By contrast, many humans can't even understand the thrust of an argument and so discussion is wasted on them. There's nothing more frustrating than making an argument of some meaning and having someone misunderstand it entirely. Avoiding that requires some degree of rhetorical skill and communication and a sufficiently receptive audience. I have no problem talking to my friends like this, but there is a time-subject-partner matching problem. I want to discuss Analects 13.18 now, and my friend who can give me context is putting his son to sleep[0]. So I talk to Opus 4.6 and DeepSeek about what I think it is and I get quite far in understanding why my (seemingly novel) interpretation is unlikely to be correct.

So machines are very useful in discussion and so on. However, I don't think they serve much of a purpose in assuaging loneliness. The reality of life is that it is most successful when it can organize into larger blocks: the cell, the organ, the body, the community, the state. And so I think our eusocial nature is strongly adaptive[1]. Perhaps with sufficiently advanced AI, a single person could exert sufficient power. Nothing in theory stopping that but I have other opposition to that (monocultures are non-adaptive, etc.). So removing our dependence on social connections will probably weaken us.

So given that that is the case, I think people over-prescribe solutions in a way that is razor-targeted to themselves[2]. As someone who is not lonely and quite socially fulfilled, I find that a lot of these prescriptions turn out to come from some other axioms which I feel are unnecessary. For instance, one trend is "why do they have to get their needs met from delivery man?" and I think that's silly. When I was a child, we kids "had a relationship with" or "had some of our needs met" by the school guard in that he was a civic ally of ours.

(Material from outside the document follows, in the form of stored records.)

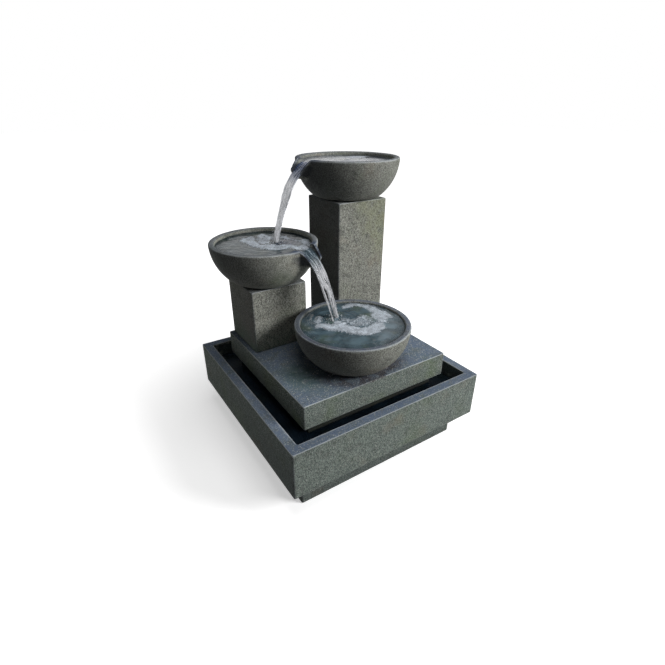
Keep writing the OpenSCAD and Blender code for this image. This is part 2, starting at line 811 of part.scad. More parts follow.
module lower_fall() color(water, 0.6) {
    drop = middle_rim_z + tip_water_z - bottom_rim_z + bottom_freeboard - water_gap;
    translate([short_x, pedestal_y, middle_rim_z]) rotate([0, 0, middle_aim]) {
        strand(lower_fall_out, drop, main_width_shares, main_shift_shares);
        strand(lower_fall_out, drop, side_width_shares, side_shift_shares);
    }
}

basin();
riser();
deck();
short_pedestal();
tall_pedestal();
bottom_bowl();
middle_bowl();
top_bowl();
bottom_bowl_pads();
middle_bowl_pads();
top_bowl_pads();
inlet_fitting();
inlet_gasket();
inlet_nut();
delivery_hose();
hose_clamps();
pump_body();
pump_cover();
cover_seal();
intake_cover();
flow_dial();
impeller();
impeller_shaft();
shaft_bushes();
suction_feet();
cable_gland();
cable_grommet();
drain_plug();
basin_water();
top_pool();
middle_pool();
bottom_pool();
upper_fall();
lower_fall();
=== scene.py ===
import json
import math
import random

import bmesh
import bpy
import numpy as np
from bpy.props import FloatProperty, FloatVectorProperty, PointerProperty
from bpy.types import Operator, Panel, PropertyGroup
from mathutils import Matrix, Vector, noise

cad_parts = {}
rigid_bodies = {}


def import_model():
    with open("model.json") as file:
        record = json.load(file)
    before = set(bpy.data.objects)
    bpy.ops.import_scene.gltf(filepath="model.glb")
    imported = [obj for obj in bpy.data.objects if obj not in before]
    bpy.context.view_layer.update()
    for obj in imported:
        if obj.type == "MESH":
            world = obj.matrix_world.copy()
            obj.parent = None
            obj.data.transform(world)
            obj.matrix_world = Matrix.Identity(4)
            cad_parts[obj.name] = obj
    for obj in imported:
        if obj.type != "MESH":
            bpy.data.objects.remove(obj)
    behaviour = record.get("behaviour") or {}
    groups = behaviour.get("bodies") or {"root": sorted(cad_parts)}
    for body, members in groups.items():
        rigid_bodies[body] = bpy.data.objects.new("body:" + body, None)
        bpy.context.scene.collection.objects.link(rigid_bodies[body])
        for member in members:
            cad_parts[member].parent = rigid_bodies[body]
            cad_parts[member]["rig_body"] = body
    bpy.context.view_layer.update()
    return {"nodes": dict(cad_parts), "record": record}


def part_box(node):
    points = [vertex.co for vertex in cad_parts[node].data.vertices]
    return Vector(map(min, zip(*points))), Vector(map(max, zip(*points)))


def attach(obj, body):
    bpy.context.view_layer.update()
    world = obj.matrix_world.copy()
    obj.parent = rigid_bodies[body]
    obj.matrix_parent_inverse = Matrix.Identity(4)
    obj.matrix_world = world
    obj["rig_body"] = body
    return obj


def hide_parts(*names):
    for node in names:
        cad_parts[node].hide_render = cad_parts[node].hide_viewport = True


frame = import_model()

bl_info = {
    "name": "Cascading Fountain",
    "version": (1, 0, 0),
    "blender": (4, 5, 0),
    "location": "View3D > Sidebar > Fountain",
    "description": "Dresses a cast stone fountain with three bowls and its running water",
    "category": "Add Mesh",
}


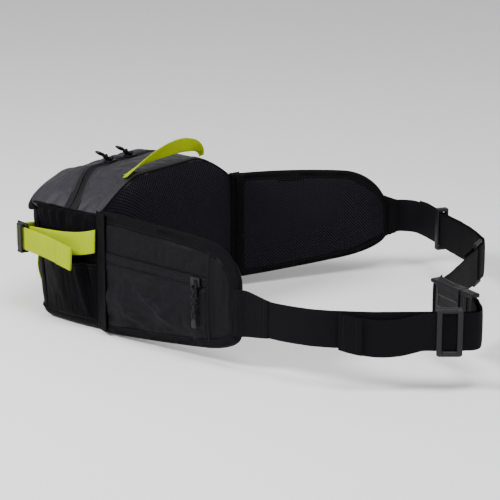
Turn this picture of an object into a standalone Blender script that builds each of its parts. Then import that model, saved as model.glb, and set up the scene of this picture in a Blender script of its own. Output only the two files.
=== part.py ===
"""Waist pack: a lumbar bag with two padded hip wings, a zipped main compartment,
side compression straps and a 38 mm webbing belt closed by a side-release buckle.

Frame: metres, +Z up. The origin lies on the flat underside of the bag. The back
panel and the belt face +Y, the front panel faces -Y, and right is +X.
"""

import math

import bmesh
import bpy
from mathutils import Matrix, Vector
from mathutils.geometry import interpolate_bezier

MM = 0.001
GAP = 0.4 * MM

# Bag
HALF_WIDTH = 0.108
BACK_Y = 0.045
SIDE_HEIGHT = 0.128
CROWN_RISE = 0.0325
CROWN_FLAT = 0.045
FRONT_BASE_Y = -0.044
FRONT_LEAN = 0.014
FRONT_BULGE = 0.014
CORNER_RADIUS = 0.018
FLOOR_RADIUS = 0.012
SIDE_BULGE = 0.003
PANEL = 2.4 * MM
BASE_THICK = 3.0 * MM

# Main zip
ZIP_Y = -0.018
ZIP_END_Y = 0.003
ZIP_BAND = 0.010
ZIP_SLOT = 0.0035
SLIDER_X = {"right": 0.020, "left": -0.012}
MAIN_PULL_LENGTH = 24  # millimetres

# Back panel
PAD_HALF_WIDTH = 0.092
PAD_THICK = 0.011

# Lime webbing
LIME_WIDTH = 0.025
LIME_THICK = 1.6 * MM
HANDLE_X = 0.062
HANDLE_WIDTH = 0.022

# Wings: plan line, heights of both edges at root and tip, and the tab past the tip
WING = {
    "right": {
        "side": 1, "root": (0.107, 0.049), "tip": (0.112, 0.240),
        "bottom": (0.003, 0.023), "top": (0.131, 0.124), "tip_radius": 0.045, "anchor": 0.036,
    },
    "left": {
        "side": -1, "root": (-0.107, 0.049), "tip": (-0.277, 0.145),
        "bottom": (0.012, 0.027), "top": (0.129, 0.112), "tip_radius": 0.055, "anchor": 0.014,
    },
}
WING_LENGTH = 0.190
WING_EDGE = 2.5 * MM
WING_PILLOW = 4.5 * MM
WING_ROOT_GAP = 3.0 * MM
WING_ZIP_Z = 0.086
WING_SLIDER_S = 0.140
WING_PULL_LENGTH = 48  # millimetres

# Belt
BELT_Z = 0.062
BELT_WIDTH = 0.038
WEBBING = 1.4 * MM
LAYER_STEP = 5.4 * MM
TAIL_SAG = 0.007
TRIGLIDE_RIGHT = (0.031, 0.433)
TRIGLIDE_HEADING = (-0.62, 0.78)
TRIGLIDE_LEFT = (-0.172, 0.330)
KEEPER = (-0.268, 0.220)
BUCKLE_START = (-0.0430, 0.3670)
BUCKLE_END = (-0.0210, 0.4280)
BAR = 1.3  # half the thickness of every bar that webbing turns round, in millimetres

MATERIAL_VALUES = {
    "black_ripstop": ((0.030, 0.030, 0.034), 0.80, 0.0),
    "grey_ripstop": ((0.130, 0.130, 0.140), 0.75, 0.0),
    "air_mesh": ((0.020, 0.020, 0.023), 0.90, 0.0),
    "foam": ((0.050, 0.050, 0.055), 0.95, 0.0),
    "black_webbing": ((0.024, 0.024, 0.027), 0.85, 0.0),
    "lime_webbing": ((0.560, 0.700, 0.060), 0.75, 0.0),
    "zip_tape": ((0.018, 0.018, 0.020), 0.80, 0.0),
    "zip_coil": ((0.022, 0.022, 0.024), 0.45, 0.0),
    "black_acetal": ((0.028, 0.028, 0.032), 0.45, 0.0),
    "pull_cord": ((0.022, 0.022, 0.025), 0.60, 0.0),
}
MATERIALS = {}


# ---------------------------------------------------------------- building tools


def clear_scene():
    """Remove whatever the open file holds."""
    for obj in list(bpy.data.objects):
        bpy.data.objects.remove(obj, do_unlink=True)


def make_materials():
    """One Principled material for each kind of stuff the pack is made of."""
    for name, (color, roughness, metallic) in MATERIAL_VALUES.items():
        material = bpy.data.materials.new(name)
        material.use_nodes = True
        shader = material.node_tree.nodes["Principled BSDF"]
        shader.inputs["Base Color"].default_value = (*color, 1.0)
        shader.inputs["Roughness"].default_value = roughness
        shader.inputs["Metallic"].default_value = metallic
        material.diffuse_color = (*color, 1.0)
        MATERIALS[name] = material


def add_object(name, verts, faces, material, origin=(0, 0, 0), smooth=False):
    """Link a closed mesh, given in world coordinates, with its origin at a point."""
    origin = Vector(origin)
    mesh = bpy.data.meshes.new(name)
    mesh.from_pydata([Vector(v) - origin for v in verts], [], faces)
    work = bmesh.new()
    work.from_mesh(mesh)
    bmesh.ops.recalc_face_normals(work, faces=work.faces)
    work.to_mesh(mesh)
    work.free()
    mesh.materials.append(MATERIALS[material])
    if smooth:
        mesh.shade_smooth()
        mesh.set_sharp_from_angle(angle=math.radians(40))
    obj = bpy.data.objects.new(name, mesh)
    obj.location = origin
    bpy.context.collection.objects.link(obj)
    return obj


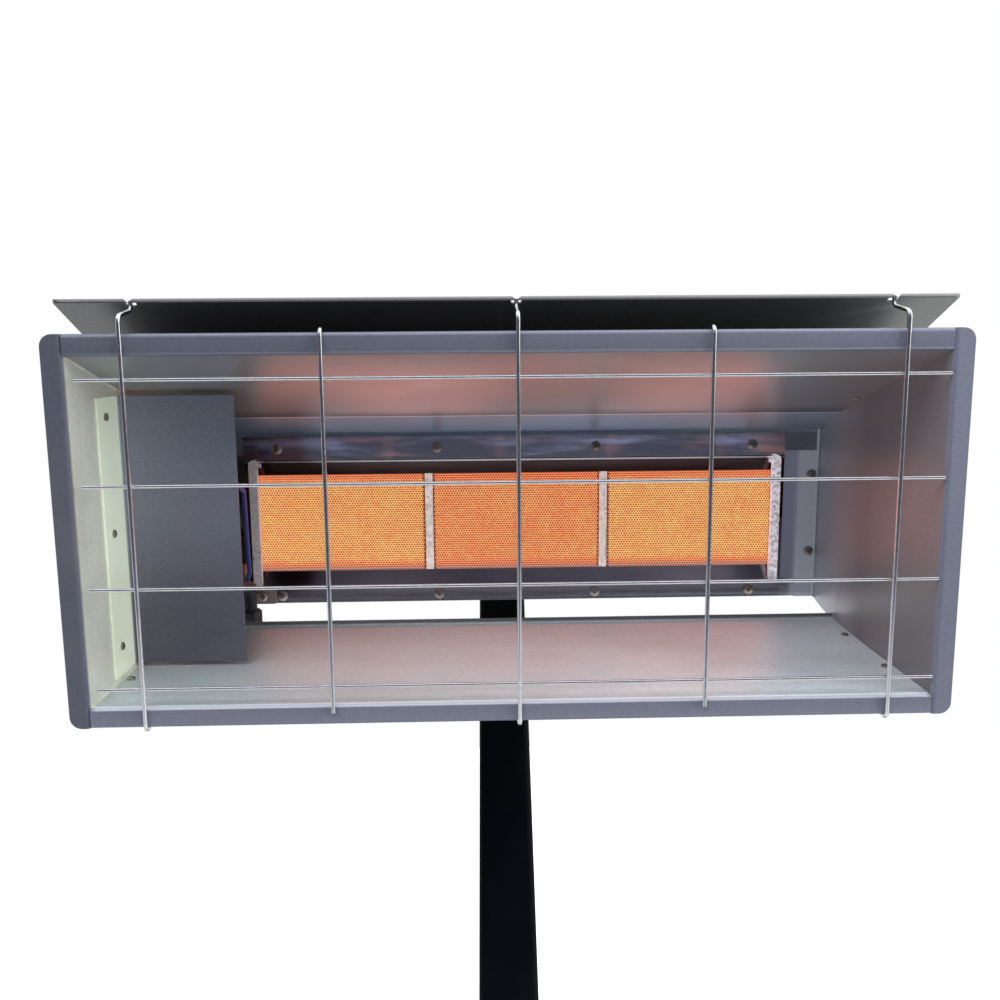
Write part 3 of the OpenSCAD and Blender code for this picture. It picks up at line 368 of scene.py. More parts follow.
def make_sheet_skin():
    """Fine grain, broad smudges, specks and thin scratches, from a place in millimetres."""
    tree, ins, out = new_group(
        "Sheet Skin", "ShaderNodeTree",
        [("Place", "Vector"), ("Colour", "Color", (0.5, 0.5, 0.5, 1)),
         ("Stain", "Color", (0.2, 0.18, 0.15, 1)), ("Stain Amount", "Float", 0.2),
         ("Grain Size", "Float", 0.35), ("Roughness", "Float", 0.4)],
        [("Colour", "Color"), ("Roughness", "Float"),
         ("Height", "Float")],
    )
    place = ins.outputs["Place"]
    grain = noise(tree, place, ins.outputs["Grain Size"], 5.0, 0.62)
    cloud = noise(tree, place, 0.021, 6.0, 0.6)
    speck = ramp(tree, noise(tree, place, 0.11, 3.0), 0.60, 0.74)
    streaks = noise(tree, vector(tree, "MULTIPLY", place, (0.03, 0.9, 1.6)), 0.5, 2.0)
    scratch = around(tree, streaks, 0.62, 0.006, 0.0)
    tone = calc(tree, "MULTIPLY_ADD", grain, 0.62, 0.69)
    tone = calc(tree, "MULTIPLY_ADD", scratch, 0.22, tone)
    stained = product(tree, ramp(tree, cloud, 0.38, 0.72), ins.outputs["Stain Amount"])
    clean = scaled(tree, ins.outputs["Colour"], tone)
    rough = calc(tree, "MULTIPLY_ADD", grain, 0.14, ins.outputs["Roughness"])
    rough = calc(tree, "MULTIPLY_ADD", cloud, 0.16, rough)
    rough = calc(tree, "SUBTRACT", rough, 0.14)
    rough = calc(tree, "MULTIPLY_ADD", speck, 0.06, rough, clamp=True)
    tree.links.new(mix(tree, stained, clean, ins.outputs["Stain"]), out.inputs["Colour"])
    tree.links.new(rough, out.inputs["Roughness"])
    tree.links.new(calc(tree, "MULTIPLY_ADD", speck, -0.3, grain), out.inputs["Height"])


def make_rust():
    """Patchy rust from a place in millimetres."""
    tree, ins, out = new_group(
        "Rust", "ShaderNodeTree",
        [("Place", "Vector"), ("Amount", "Float", 0.3)],
        [("Mask", "Float"), ("Colour", "Color")],
    )
    patch = noise(tree, ins.outputs["Place"], 0.16, 8.0, 0.7)
    fine = noise(tree, ins.outputs["Place"], 1.3, 4.0)
    edge = calc(tree, "SUBTRACT", 0.78, calc(tree, "MULTIPLY", ins.outputs["Amount"], 0.5))
    mask = ramp(tree, patch, calc(tree, "SUBTRACT", edge, 0.06), calc(tree, "ADD", edge, 0.06))
    tree.links.new(mask, out.inputs["Mask"])
    tree.links.new(mix(tree, fine, (0.24, 0.085, 0.03), (0.08, 0.03, 0.015)), out.inputs["Colour"])


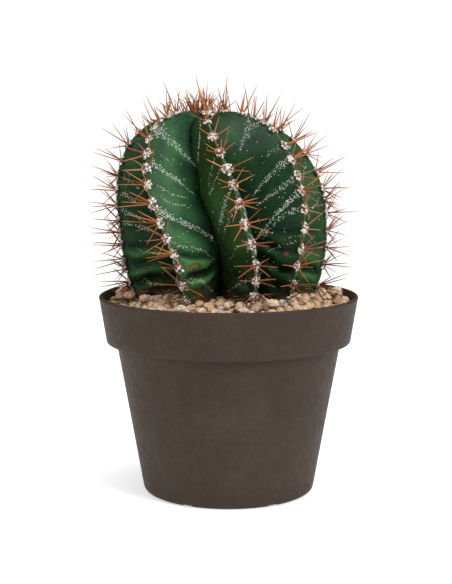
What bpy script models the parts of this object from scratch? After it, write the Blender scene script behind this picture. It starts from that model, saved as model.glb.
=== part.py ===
"""Potted ribbed cactus.

A round, eight-ribbed cactus in a turned plastic nursery pot, with potting
mix, a stone top dressing, one row of woolly areoles and spines along each
rib, a crown tuft and a few loose stones on top.  Metres, +Z up, origin at the
centre of the pot's underside, -Y is the front.
"""
import math
import random

import bmesh
import bpy
from mathutils import Matrix, Vector

# ----------------------------------------------------------------- dimensions
POT_H = 0.1528             # overall height of the pot
RIM_R = 0.1000             # outer radius at the lip
BAND_H = 0.0359            # height of the collar below the lip
BAND_LOW_R = 0.0944        # outer radius at the collar's lower edge
BODY_R = 0.0868            # outer radius of the body just under the collar
BASE_R = 0.0660            # outer radius at the foot
FOOT_ROUND = 0.0040        # rounding of the foot
WALL = 0.0030              # wall thickness
FLOOR = 0.0045             # floor thickness over the foot
DRAIN_R = 0.0055           # drainage hole radius
DRAIN_PCD = 0.0400         # radius of the ring of drainage holes
DRAIN_COUNT = 6
RECESS = 0.0018            # depth of the ring recess under the floor
RECESS_IN = 0.0200         # inner and outer radius of that recess
RECESS_OUT = 0.0540
NOTCH_W = 0.0090           # drainage notches through the foot ring
GAP = 0.0003               # clearance between pieces that touch

SOIL_TOP = 0.1350          # level of the potting mix under the stones
BED_WALL_Z = 0.1462        # top of the stone bed at the pot wall
BED_STEM_Z = 0.1530        # top of the stone bed at the stem
STONE_SIZE = 0.0042        # mean radius of a loose stone
STONE_COUNT = 24

STEM_R = 0.0798            # crest radius at the widest level
STEM_MID_Z = 0.2150        # level of the widest girth
STEM_UP = 0.0795           # height from there to the crown
STEM_DOWN = 0.1090         # depth from there to the buried base
STEM_POWER = 2.3           # fullness of the stem's outline
FURROW = 0.45              # furrow depth as a share of the crest radius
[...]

He was usually opposed to our actions tactically but ultimately aligned. Our final exams in India are very important and one day one of my classmates, who was particularly scatterbrained, was late for one and he took him to the exam hall on his bike.

I don't think there's any reason to proscribe that social interactions should be within one's own immediate sphere. Our apartment building in San Francisco has social interactions that I think are normal in a civil society[3] - for the most part I interact there with strangers. Some I have helped or been helped by without ever having seen their faces. I think there is a joy I get from my direct family, and then my extended family and friends, and my communities, and my society, and as someone whose life is fairly joyful I'd say that looking around, (and with apologies to Tolstoy), "Happy people are all alike; each unhappy person is unhappy in their own way".

0: He did respond in the morning and it was very helpful. Turns out I misread the relationship Shen Zhuliang and Confucius had.

1: In fact, I'm of the opinion that pro-sociality is probably The Adaptive Trait. I recently picked up Darwin's Cathedral and am approximately 3 pages in and I already feel a kindred spirit behind that book.

2: Can we help it? Almost everyone has heard an expert or professor go "I believe that X is the most important thing that everyone should learn" and X always happens to be what they're studying - well obviously they believe that, otherwise they wouldn't be studying it.